Goal. Could you write out the opening lines of the data, word for word, stopping after the line that contains "panel, rump panel"?
* * *
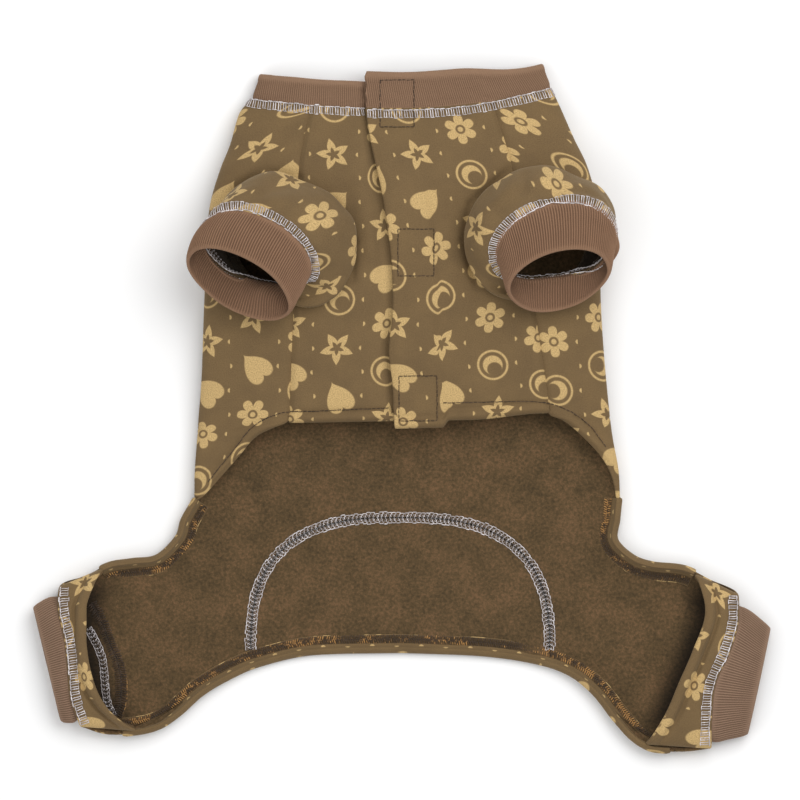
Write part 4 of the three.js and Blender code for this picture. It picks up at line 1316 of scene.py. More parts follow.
@dataclass
class Torso:
    """Back panel, rump panel and the two chest panels with their closing flap."""

    body: Body
    finishes: Finishes
    wall: float = 2.0
    seam_gap: float = 0.4
    lap: float = 21.0
    lap_ramp: float = 5.5
    flap_raise: float = 1.5
    hook_thickness: float = 1.2
    layer_clearance: float = 0.3
    rump_half_width: float = 82.0
    rump_length: float = 73.0
    rump_centre_x: float = -1.0
    rump_squareness: float = 2.7
    tool_height: float = 120.0
    tab: float = 4.0
    half_columns: int = 96
    upper_rows: int = 104
    lower_steps: int = 8
    edge_crowding: float = 1.35
    belly_wave: float = 0.9
    floor_wave: float = 0.8
    fold_calm: float = 14.0
    belly_ripples: Ripples = Ripples(3, 34, 70)
    back_ripples: Ripples = Ripples(11, 30, 64)
    seam_dip: float = 1.3
    seam_dip_width: float = 2.8
    leg_edges: Sequence[Grid] = ()
    # How far and how strongly the painted shade darkens the fleece inside the legs.
    painted_shade_reach: float = 17.0
    painted_shade_strength: float = 0.86
    belly_creases: tuple[Crease, ...] = (
        Crease((371, 118), (388, 330), 3.6, -2.3), Crease((352, 150), (372, 260), 6, 1.5),
        Crease((386, 320), (392, 404), 3.4, -1.7), Crease((216, 202), (264, 172), 2.8, -3.6),
        Crease((262, 172), (304, 178), 2.6, -2.6), Crease((330, 196), (356, 246), 2.6, -3.0),
        Crease((352, 238), (352, 284), 2.6, -2.6), Crease((464, 244), (471, 200), 2.6, -3.0),
        Crease((468, 206), (512, 168), 2.6, -3.0), Crease((464, 236), (478, 292), 2.6, -2.6),
        Crease((462, 190), (470, 300), 5, -1.3), Crease((452, 300), (520, 330), 6, 0.9),
        Crease((215, 196), (252, 150), 6, -1.1), Crease((560, 120), (600, 190), 6, 1.0),
        Crease((300, 330), (380, 352), 7, 0.8), Crease((235, 330), (262, 400), 8, 1.0),
        Crease((560, 330), (575, 400), 8, 1.0),
    )
    floor_creases: tuple[Crease, ...] = (
        Crease((232, 500), (226, 610), 8, 2.2), Crease((300, 470), (420, 500), 11, 1.6),
        Crease((560, 500), (600, 600), 9, 2.0), Crease((150, 640), (235, 620), 10, 1.5),
        Crease((560, 640), (660, 660), 10, 1.5),
    )

    @property
    def stack(self) -> float:
        """Height of the layers between the flap and the panel under it."""
        return self.wall + self.hook_thickness + 2 * self.layer_clearance

    def belly_lift(self, x: Grid, y: Grid) -> Grid:
        """Adds up the soft waves and folds of the upper skin, which fade out at the neck seam.

        Args:
            x: places across.
            y: places along.

        Returns:
            Height above the plain body.
        """
        fade = smoothstep(self.body.y_to_down(y), 0.0, 0.08)
        total = self.belly_wave * fade * self.belly_ripples.at(x, y)
        for crease in self.belly_creases:
            total = total + crease.at(x, y)
        return total

    def floor_lift(self, x: Grid, y: Grid) -> Grid:
        """Adds up the soft waves of the panel that lies on the floor.

        Args:
            x: places across.
            y: places along.

        Returns:
            Height above the floor, never below it.
        """
        total = self.floor_wave + self.floor_wave * self.back_ripples.at(x, y)
        for crease in self.floor_creases:
            total = total + crease.at(x, y)
        return np.maximum(total, 0)

    def hem_puff(self, away: Grid) -> Grid:
        """Height of the rolled belly hem at a distance from its edge, with the valley of its stitches."""
        return 1.2 * bell(away, 2.6, 2.2) - 0.9 * bell(away, 6.0, 1.3)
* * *
Expected output.
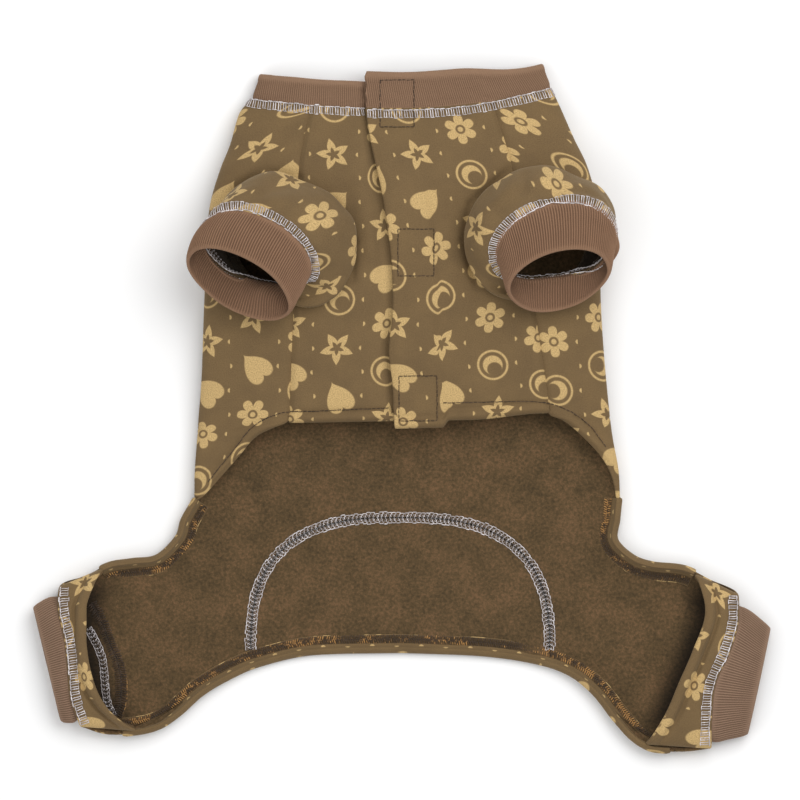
Write part 4 of the three.js and Blender code for this picture. It picks up at line 1316 of scene.py. More parts follow.
@dataclass
class Torso:
    """Back panel, rump panel and the two chest panels with their closing flap."""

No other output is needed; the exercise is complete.